Et si les clés de compréhension du nouveau film de Jordan Peele nous étaient données dès le début de son intrigue, lorsqu'une équipe de tournage, incapable de maîtriser un cheval, décide de s'en passer et de le numériser à la place ? En effet, cette scène en dit long sur le système hollywoodien, trop fatigué pour essayer de dompter la nature, préférant la remplacer artificiellement pour mieux la contrôler et l'exploiter.
N'appréciant pas ces pratiques et cherchant à les combattre, Peele met au point dans Nope une créature tellement indomptable que même la technologie se révèle incapable de se l'accaparer pour la reproduire sur grand écran. Ainsi, ce monstre peut littéralement aspirer dans sa « chair » toute personne tentant de le filmer voire même, de poser un oeil sur lui. Il n'est d'ailleurs pas étonnant que l'une de ses principales victimes soit un parc d'attractions sur le thème du western, ce type de lieu incarnant à merveille le temple de la consommation et du spectacle. Ici, le Far-West et toute sa mythologie se retrouvent dévoyés, remplacés par des décors factices et des activités récréatives créées dans l'unique but de captiver l'audience (et par ricochet de la faire consommer). Ce choix de décor est également une manière pour Peele de rappeler que le cinéma fut autrefois une attraction de fête foraine, faisant donc partie intégrante de ce système problématique.
Cependant, malgré les dangers que représente la créature, les héros du films décideront tout de même de la capturer (sur leurs caméras) car finalement, eux comme Peele sont à l'image du héros Ulysse. S'il savent qu'il est mauvais et dangereux d'écouter le chant mortel des sirènes, il ne peuvent toutefois s'empêcher d'y prêter l'oreille.

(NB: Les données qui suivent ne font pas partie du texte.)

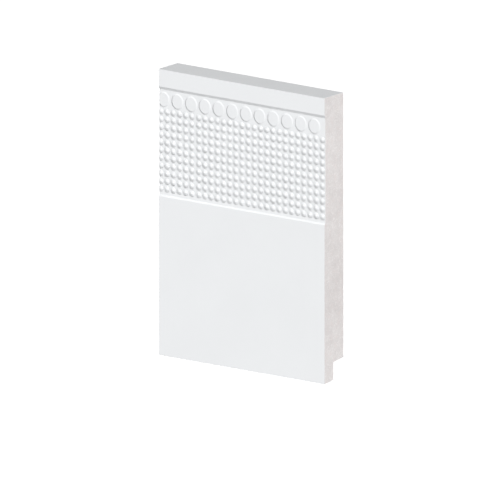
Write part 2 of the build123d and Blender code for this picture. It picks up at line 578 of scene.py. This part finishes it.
# ----------------------------------------------------------------------- floor
floor_mesh = bpy.data.meshes.new("floor")
S = 6.0
floor_mesh.from_pydata([(-S, -S, 0), (S, -S, 0), (S, S, 0), (-S, S, 0)], [], [(0, 1, 2, 3)])
floor = bpy.data.objects.new("floor", floor_mesh)
floor.location.z = -0.00005
bpy.context.scene.collection.objects.link(floor)
fm = bpy.data.materials.new("pale_floor")
fm.use_nodes = True
t = fm.node_tree
t.nodes.clear()
out = t.nodes.new("ShaderNodeOutputMaterial")
diffuse = t.nodes.new("ShaderNodeBsdfDiffuse")
diffuse.inputs["Color"].default_value = (0.15, 0.15, 0.15, 1)
glow = t.nodes.new("ShaderNodeEmission")
glow.inputs["Strength"].default_value = 0.98
both = t.nodes.new("ShaderNodeAddShader")
clear = t.nodes.new("ShaderNodeBsdfTransparent")
side = t.nodes.new("ShaderNodeNewGeometry")
pick = t.nodes.new("ShaderNodeMixShader")
t.links.new(diffuse.outputs[0], both.inputs[0])
t.links.new(glow.outputs[0], both.inputs[1])
t.links.new(side.outputs["Backfacing"], pick.inputs[0])
t.links.new(both.outputs[0], pick.inputs[1])
t.links.new(clear.outputs[0], pick.inputs[2])
t.links.new(pick.outputs[0], out.inputs["Surface"])
floor_mesh.materials.append(fm)
floor.visible_diffuse = False
floor.visible_glossy = False
floor.visible_shadow = False

# a plain white studio wall all round, seen above the floor's edge and from below
wall_mesh = bpy.data.meshes.new("studio_wall")
N, M, R = 48, 24, 9.0
wall_verts = [(R * math.sin(math.pi * j / M) * math.cos(2 * math.pi * i / N), R * math.sin(math.pi * j / M) * math.sin(2 * math.pi * i / N), R * math.cos(math.pi * j / M)) for j in range(1, M) for i in range(N)]
wall_verts += [(0, 0, R), (0, 0, -R)]
top_v, low_v = len(wall_verts) - 2, len(wall_verts) - 1
wall_faces = [(j * N + i, j * N + (i + 1) % N, (j + 1) * N + (i + 1) % N, (j + 1) * N + i) for j in range(M - 2) for i in range(N)]
wall_faces += [(top_v, (i + 1) % N, i) for i in range(N)] + [(low_v, (M - 2) * N + i, (M - 2) * N + (i + 1) % N) for i in range(N)]
wall_mesh.from_pydata(wall_verts, [], wall_faces)
wall = bpy.data.objects.new("studio_wall", wall_mesh)
bpy.context.scene.collection.objects.link(wall)
wm = bpy.data.materials.new("studio_white")
wm.use_nodes = True
wm.node_tree.nodes.clear()
wall_out = wm.node_tree.nodes.new("ShaderNodeOutputMaterial")
wall_glow = wm.node_tree.nodes.new("ShaderNodeEmission")
wall_glow.inputs["Strength"].default_value = 1.0
wm.node_tree.links.new(wall_glow.outputs[0], wall_out.inputs["Surface"])
wall_mesh.materials.append(wm)
wall.visible_diffuse = wall.visible_glossy = wall.visible_transmission = wall.visible_shadow = False

bpy.context.scene.view_settings.view_transform = "Standard"
bpy.context.scene.view_settings.look = "None"

bpy.context.view_layer.update()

À partir de ce moment-là, la question se pose alors de savoir comment filmer cette créature, imperméable au système hollywoodien et à ses modes de tournage. La réponse est simple : revenir aux bases du cinéma et plus précisément aux techniques des pionniers, ces personnes qui au début du siècle dernier ont débarqué dans un Hollywood encore sauvage et ont dû s'adapter à la nature pour réaliser leurs westerns. On se rappelle par exemple de Cecil B. DeMille en 1913 qui tournait ses films dans une petite grange au milieu des vallées de Los Angeles.
Pour le monstre de Nope, on va donc le filmer avec une vielle caméra à manivelle dans un décor réel en présence d'un cascadeur/dresseur prêt à prendre des risques considérables pour assurer le succès de l'opération. Loin du confort des studios, le tournage prend des allures d'Odyssée, rappelant que le cinéma doit d'abord être considéré comme une aventure trépidante et non comme une machine parfaitement huilée exploitant les images à sa guise.